In 1694 Chabane invaded Tunisia with the help of a pretender called Mohammed ben Cheker. The resulting war ended in the total annexation of Tunis for several months. During that time Chaabane appointed ben Cheker as the Bey of Tunis, a new Beylik of Algiers similarly functioning in the same way as the Beylik of Constantine.

This didn't last long though, and in 1695 the Tunisians revolted and defeated ben Cheker at the battle of Kairouan, reinstating the Muradid dynasty. This ended the short-lived Algerian Beylik of Tunis.

=== Tunisian-Moroccan alliance ===
After these defeats the two countries of Tunis and Morocco decided to ally against the Algerians, whom recently experienced instability following a revolt by the Odjak of Algiers against the Corsair-friendly Hadj Chaabane. The two countries decided to prepare for a coordinated invasion of Algiers.

== The war ==
=== Moroccan invasion of the Beylik of Mascara ===

In the Hijri year of 1111 (1699–1700) the Moroccan army, mainly composed of the Black Guard, led by the son of Ismail, Zeidan or Zidan entered Algeria. As the Bey of Mascara, Mustapha Bouchelaghem was at the time not prepared to defend his territory, the invasion was swift. The first engagement was at the battle of Tlemcen wherein the Moroccan army besieged the city defended by armed Kouloughlis whom were the main inhabitants of the city. After it fell, the Moroccan army went on and advanced to Mascara, the capital of the Beylik where he looted the palace of the Bey, despite his initial success this campaign resulted in a peace negotiation which infuriated Moulay Ismail and caused him to direct another offensive against the Algerians. These achievements by Moulay Zidan are apparently unknown to contemporary comment and may be assumed to be fiction, however during the same year a Moroccan prince was defeated by an Algerian battalion in September while he was on a minor tax raid in Tlemcen.

=== Tunisian campaign on Constantine ===

In 1699 Tunisian troops reinforced with Tripolitanian ones invaded the Beylik of Constantine, at the same time as the Moroccan ones. The Bey of Constantine at the time, Ali Khodja Bey was more prepared than his Mascaran counterpart, although he failed decisively in a battle near Constantine against Murad III Bey, and his commander Ibrahim Sharif of Tunis. Although his goal was not necessarily clear, he most likely wanted to incorporate Kabylia and Constantinois into Tunisia in a similar fashion to the Hafsid dynasty.

=== Moroccan retreat ===
After several raids against him, Zidan chose to retreat from captured Algerian territories, keeping his loot with him.
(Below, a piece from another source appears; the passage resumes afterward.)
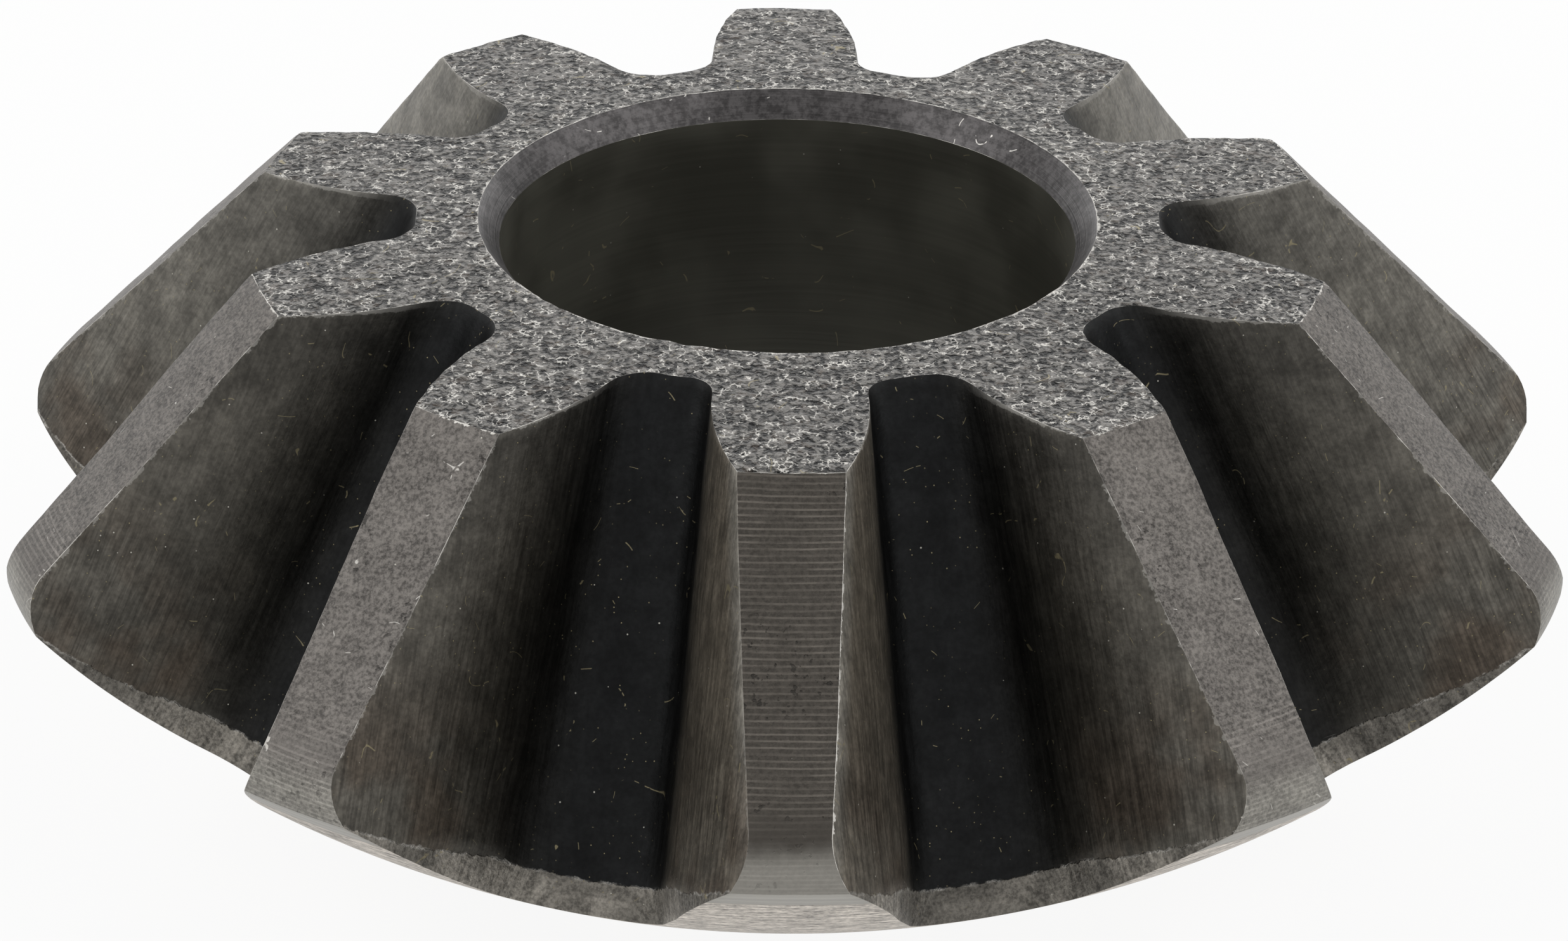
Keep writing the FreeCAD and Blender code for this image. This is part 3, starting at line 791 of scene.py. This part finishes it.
def chamfer_steel(c):
    """Turned chamfer: brownish grey, with lines about 0.1 mm wide round the bore."""
    m = Surface("turned_steel_chamfer", 0.9, 0.4)
    run, edge = m.measured("run"), m.measured("edge")
    rings = m.grain(1.0, 2.0, m.vector(m.times(run, 11.0), 0.0, 0.0), 0.7)
    cloud = m.grain(1.6, 3.0)
    spots = m.grain(0.3, 4.0, rough=0.7)
    shade = m.plus(m.ramp(rings, 0.3, 0.7, 0.8, 1.15), m.ramp(cloud, 0.3, 0.7, -0.15, 0.15))
    shade = m.plus(shade, m.ramp(spots, 0.38, 0.62, -0.3, 0.3))
    base = m.shaded(rgba(c.chamfer), shade)
    base = m.mix(m.worn(edge), base, rgba(c.bright))
    base = m.mix(m.times(m.lint(), 0.7), base, rgba(c.bright))
    rough = m.ramp(rings, 0.3, 0.7, 0.34, 0.46)
    return m.finish(base, rough, m.bump(rings, 0.012))


# The radii between which the blasted back turns into its smooth rim, in millimetres.
BACK_RIM = 29.35, 29.55


def back_steel(c):
    """Thrust back: a smooth turned rim, and inside it light, blasted and scuffed steel with rings."""
    m = Surface("turned_and_blasted_steel_back", 0.9, 0.5)
    radius = m.measured("radius")
    # Scuffs run round the axis, about 2 mm long and 0.15 mm wide. The grit is 0.25 mm wide.
    scuffs = m.grain(1.0, 4.0, m.round_axis(18.0, radius, 6.0), 0.65)
    rings = m.grain(1.0, 2.0, m.round_axis(0.5, radius, 4.0), 0.6)
    grit = m.grain(0.25, 3.0, rough=0.65)
    rim = m.ramp(m.plus(radius, m.times(scuffs, 0.3)), *BACK_RIM)
    shade = m.plus(m.ramp(scuffs, 0.36, 0.64, 0.55, 1.3), m.ramp(grit, 0.36, 0.64, -0.22, 0.22))
    base = m.shaded(rgba(c.back), shade)
    shade = m.ramp(rings, 0.3, 0.7, 0.85, 1.15)
    smooth = m.shaded(rgba(c.heel), shade)
    base = m.mix(rim, base, smooth)
    rough = m.ramp(rim, 0.0, 1.0, 0.55, 0.42)
    normal = m.bump(m.times(scuffs, m.minus(1.0, rim)), 0.05)
    return m.finish(base, rough, m.bump(grit, 0.012, normal=normal))


def displace(piece, size, strength, level, group, name):
    """Roughens one vertex group by a cloudy relief. Size and strength are in millimetres.

    The level is the share of the strength that goes inward.
    """
    texture = bpy.data.textures.new(name, "CLOUDS")
    texture.noise_scale = size * MM
    texture.noise_depth = 2
    modifier = piece.modifiers.new(name, "DISPLACE")
    modifier.texture = texture
    modifier.texture_coords = "LOCAL"
    modifier.strength = strength * MM
    modifier.mid_level = level
    modifier.vertex_group = group
    bpy.ops.object.modifier_apply(modifier=name)


# The relief of the skin: size of its lumps and strength in millimetres, share that goes inward, group and name.
RELIEFS = (
    (0.7, 0.10, 0.8, "rough", "toe_relief"),
    (5.0, 0.12, 0.6, "sides", "forging_wave"),
    (0.8, 0.03, 0.6, "sides", "scale_relief"),
)
# How far over the back the relief begins, and how far it takes to grow to full strength, in millimetres.
RELIEF_FROM, RELIEF_OVER = 1.4, 1.5
MERGE_DISTANCE = 0.004 * MM
SHARP_ANGLE, SMOOTH_ANGLE = math.radians(28.0), math.radians(40.0)
SEED = 7


class PinionGear(bpy.types.Operator):
    """Models the forged pinion, one tooth pitch at a time, and gives it its finishes"""

    bl_idname = "mesh.differential_pinion"
    bl_label = "Pinion Gear"
    bl_options = {"REGISTER", "UNDO"}

    def execute(self, context):
        sizes, colours = context.scene.pinion_sizes, context.scene.pinion_colours
        shape = Shape(sizes)
        rng = np.random.default_rng(SEED)
        makers = (flank_steel, land_steel, toe_steel, bore_steel, chamfer_steel, back_steel)
        finishes = [make(colours) for make in makers]
        # Each pitch is modelled and not copied, because its torn band runs in its own way, and the
        # front tooth has its own fillet and relief.
        pitches = []
        for number in range(sizes.teeth):
            relief, fillet = sizes.side_relief, sizes.side_fillet_radius
            if number == 0:
                relief, fillet = sizes.front_relief, sizes.root_fillet_radius
            piece = tooth_pitch(shape, rng, "tooth_%d" % number, finishes, relief, fillet)
            bpy.ops.transform.rotate(value=-number * shape.pitch, orient_axis="Z",
                                     center_override=(0.0, 0.0, 0.0))
            bpy.ops.object.transform_apply(location=True, rotation=True, scale=True)
            pitches.append(piece)
        gear = join(pitches)
        gear.name = "forged_pinion"
        gear.data.name = "forged_pinion"

        bpy.ops.object.mode_set(mode="EDIT")
        bpy.ops.mesh.select_all(action="SELECT")
        bpy.ops.mesh.remove_doubles(threshold=MERGE_DISTANCE)
        bpy.ops.mesh.normals_make_consistent(inside=False)
        bpy.ops.mesh.select_all(action="DESELECT")
        bpy.ops.mesh.select_mode(type="EDGE")
        bpy.ops.mesh.edges_select_sharp(sharpness=SHARP_ANGLE)
        bpy.ops.object.mode_set(mode="OBJECT")

        # The relief comes before the broken edges, which would fold under it.
        kinds = np.empty(len(gear.data.polygons), np.int32)
        gear.data.polygons.foreach_get("material_index", kinds)
        x, y, z = read(gear.data.vertices, "co").T
        over_back = (shape.sphere - np.hypot(np.hypot(x, y), z - shape.centre)) / MM
        # The sheared heel is torn already, so the relief fades out above it.
        faded = np.clip((over_back - RELIEF_FROM) / RELIEF_OVER, 0.0, 1.0)
        groups = {"rough": (TOE,), "sides": (FLANK, LAND)}
        for name, members in groups.items():
            group = gear.vertex_groups.new(name=name)
            chosen = {v for face in gear.data.polygons if kinds[face.index] in members for v in face.vertices}
            for v in chosen:
                group.add([v], faded[v], "REPLACE")
        for relief in RELIEFS:
            displace(gear, *relief)

        bpy.ops.object.mode_set(mode="EDIT")
        bpy.ops.mesh.bevel(offset=sizes.edge_width, segments=2, profile=0.5, affect="EDGES",
                           clamp_overlap=True)
        bpy.ops.object.mode_set(mode="OBJECT")

        values = measure_points(gear, shape)
        chosen = np.empty(len(gear.data.polygons), bool)
        gear.data.polygons.foreach_get("select", chosen)
        gear.data.attributes.new("edge", "FLOAT", "FACE").data.foreach_set("value", chosen.astype(float))
        span = np.maximum(values["over_root"] + values["under_tip"], 1e-6)
        share = np.clip(values["over_root"] / span, 0.0, 1.0)
        band = sizes.band_height / MM * band_share(share)
        gear.data.attributes.new("band", "FLOAT", "POINT").data.foreach_set("value", band)
        bpy.ops.object.shade_smooth_by_angle(angle=SMOOTH_ANGLE)

        # The relief lifts a few hundredths of a millimetre past the solid's own size, which are taken off.
        inside = np.clip(read(gear.data.vertices, "co"), *(np.array(corner) for corner in SOLID))
        gear.data.vertices.foreach_set("co", inside.ravel())
        gear.data.update()

        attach(gear, "root")
        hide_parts("pinion_gear")
        return {"FINISHED"}


WHITE = (1.0, 1.0, 1.0, 1.0)
# The share of the floor's look that is a plain white glow. The rest is board that takes the shadow.
FLOOR_GLOW = 0.9


def seen_rays(tree):
    """1 for the rays that show the background: straight, reflected and refracted ones."""
    path = node(tree, "ShaderNodeLightPath")
    seen = node(tree, "ShaderNodeMath", {0: path.outputs["Is Camera Ray"], 1: path.outputs["Is Glossy Ray"]},
                operation="MAXIMUM").outputs[0]
    return node(tree, "ShaderNodeMath", {0: seen, 1: path.outputs["Is Transmission Ray"]},
                operation="MAXIMUM").outputs[0]


def lamp(name, power, size, place, turn):
    """Adds one soft rectangular lamp."""
    bpy.ops.object.select_all(action="DESELECT")
    bpy.ops.object.light_add(type="AREA", location=place, rotation=turn)
    made = bpy.context.object
    made.name = name
    made.data.energy = power
    made.data.shape = "RECTANGLE"
    made.data.size, made.data.size_y = size
    return made


class Stage(bpy.types.Operator):
    """Sets the pale floor, the soft lamps and the camera"""

    bl_idname = "scene.pinion_stage"
    bl_label = "Stage"
    bl_options = {"REGISTER", "UNDO"}

    def execute(self, context):
        settings = context.scene.pinion_stage_settings
        bpy.ops.object.select_all(action="DESELECT")
        bpy.ops.mesh.primitive_plane_add(size=settings.floor_size, location=(0.0, 0.0, 0.0))
        floor = context.object
        floor.name = "floor"
        material = bpy.data.materials.new("matt_white_board")
        material.use_nodes = True
        tree = material.node_tree
        tree.nodes.clear()
        share = node(tree, "ShaderNodeMath", {0: seen_rays(tree), 1: FLOOR_GLOW}, operation="MULTIPLY").outputs[0]
        board = node(tree, "ShaderNodeBsdfDiffuse", {"Color": rgba(settings.floor_colour)})
        glow = node(tree, "ShaderNodeEmission", {"Color": WHITE, "Strength": 1.0})
        both = node(tree, "ShaderNodeMixShader", {0: share, 1: board.outputs[0], 2: glow.outputs[0]})
        node(tree, "ShaderNodeOutputMaterial", {"Surface": both.outputs[0]})
        floor.data.materials.append(material)

        world = bpy.data.worlds.new("white_room")
        context.scene.world = world
        world.use_nodes = True
        tree = world.node_tree
        tree.nodes.clear()
        strength = node(tree, "ShaderNodeMapRange",
                        {"Value": seen_rays(tree), "To Min": settings.world_strength, "To Max": 1.0})
        sky = node(tree, "ShaderNodeBackground", {"Color": WHITE, "Strength": strength.outputs[0]})
        node(tree, "ShaderNodeOutputWorld", {"Surface": sky.outputs[0]})

        # A wide soft box behind gives the blasted toe face its sparkle and the outer flanks their sheen.
        lamp("lamp_behind", settings.back_power, (1.2, 0.35), (0.0, 0.55, 0.26),
             (math.radians(-65.0), 0.0, 0.0))
        # Two large soft boxes stand at the left and the right, half way up, and light the turned tooth tips.
        for name, side in (("lamp_left", -1.0), ("lamp_right", 1.0)):
            lamp(name, settings.side_power, (0.4, 0.4), (side * 0.36, -0.05, 0.36),
                 (0.0, side * math.radians(45.0), 0.0))

        data = bpy.data.cameras.new("camera")
        camera = bpy.data.objects.new("camera", data)
        context.scene.collection.objects.link(camera)
        camera.location = (-0.0033796, -0.2686807, 0.1498791)
        camera.rotation_euler = Euler((math.radians(62.8876), math.radians(-0.6498), math.radians(-0.3845)))
        data.lens = settings.lens
        data.sensor_width = 36.0
        data.sensor_fit = "HORIZONTAL"
        data.clip_start = 0.01
        context.scene.camera = camera
        context.scene.view_settings.view_transform = "Standard"
        return {"FINISHED"}


class PinionPanel(bpy.types.Panel):
    """Lists the pieces and their sizes"""

    bl_idname = "VIEW3D_PT_differential_pinion"
    bl_label = "Differential Pinion"
    bl_space_type = "VIEW_3D"
    bl_region_type = "UI"
    bl_category = "Pinion"

    def draw(self, context):
        layout = self.layout
        for group in (context.scene.pinion_sizes, context.scene.pinion_colours):
            box = layout.box()
            for name in group.__annotations__:
                box.prop(group, name)
        layout.operator(PinionGear.bl_idname)
        box = layout.box()
        for name in context.scene.pinion_stage_settings.__annotations__:
            box.prop(context.scene.pinion_stage_settings, name)
        layout.operator(Stage.bl_idname)


CLASSES = (PinionSizes, PinionColours, StageSettings, PinionGear, Stage, PinionPanel)


def register():
    """Makes the classes and their settings known."""
    for item in CLASSES:
        bpy.utils.register_class(item)
    bpy.types.Scene.pinion_sizes = PointerProperty(type=PinionSizes)
    bpy.types.Scene.pinion_colours = PointerProperty(type=PinionColours)
    bpy.types.Scene.pinion_stage_settings = PointerProperty(type=StageSettings)


def unregister():
    """Takes them away again."""
    del bpy.types.Scene.pinion_stage_settings
    del bpy.types.Scene.pinion_colours
    del bpy.types.Scene.pinion_sizes
    for item in reversed(CLASSES):
        bpy.utils.unregister_class(item)


def main():
    """Builds everything."""
    register()
    bpy.ops.mesh.differential_pinion()
    bpy.ops.scene.pinion_stage()


if __name__ == "__main__":
    main()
This retreat angered his father whom promptly replaced him.

=== Algerian counter-attack ===
==== Battle of Jouami' al' Ulama ====

On 3 October 1700 Algerian forces successfully defeated the armies of Murad in the Battle of Jouami' al' Ulama near Sétif. This defeat cause a rout, and Murad had to retreat back into Tunisian territories, abandoning all of his gains. Although he did lose, he attempted to raise another army in hopes of attacking Algeria again. He also sent his commander Ibrahim Sharif to Constantinople to recruit additional janissaries.

==== Battle of Chélif ====

Ismail led a large army of up to 50,000 men against the armies of the Dey of Algiers. Despite the numerical inferiority of the Algerians, they were still able to achieve a great victory over the Moroccan armies, killing about 3,000 Moroccans. This defeat led a to a Ceasefire between Algiers and Morocco, and allowed the Dey to focus on Tunis instead.

== Assassination of Murad III, end of the war ==
In 1702, Murad III was raising an army to start another offensive into Algeria. Ibrahim Sharif returned from Constantinople with a large amount of Turkish janissaries which pleased Murad, although unknown to him, Sharif had specific plans. Acting on secret orders from the Ottoman Sultan, on 2 June he assassinated Murad and killed his entire family, and restored Ottoman control over the territory, and ending the Muradid dynasty. He signed a peace treaty with the Algerians a few weeks later, ending the war with a Status quo ante bellum.

== Aftermath ==
Although the wars had no short-term effects other than destruction, its long-term effects were more important. In 1705, as a direct result of this war, another war broke out between Algiers and Tunis, which led to the establishment of the Husainid dynasty.

After Hadj Mustapha lost popularity in Algiers as a result of these wars he was killed in 1705, and after his death, the country fell into chaos, as Deys were often killed within days or sometimes hours of being elected. It wasn't until 1710 that Algiers was stabilized by a new Dey called Baba Ali Chaouch.

These, and further military defeats of Tripolitania would lead to instability, and the ascension of the Karamanli dynasty in 1711.

Morocco was the least touched in these conflicts although they had to give up their claims over western Algeria, and for some time Oujda.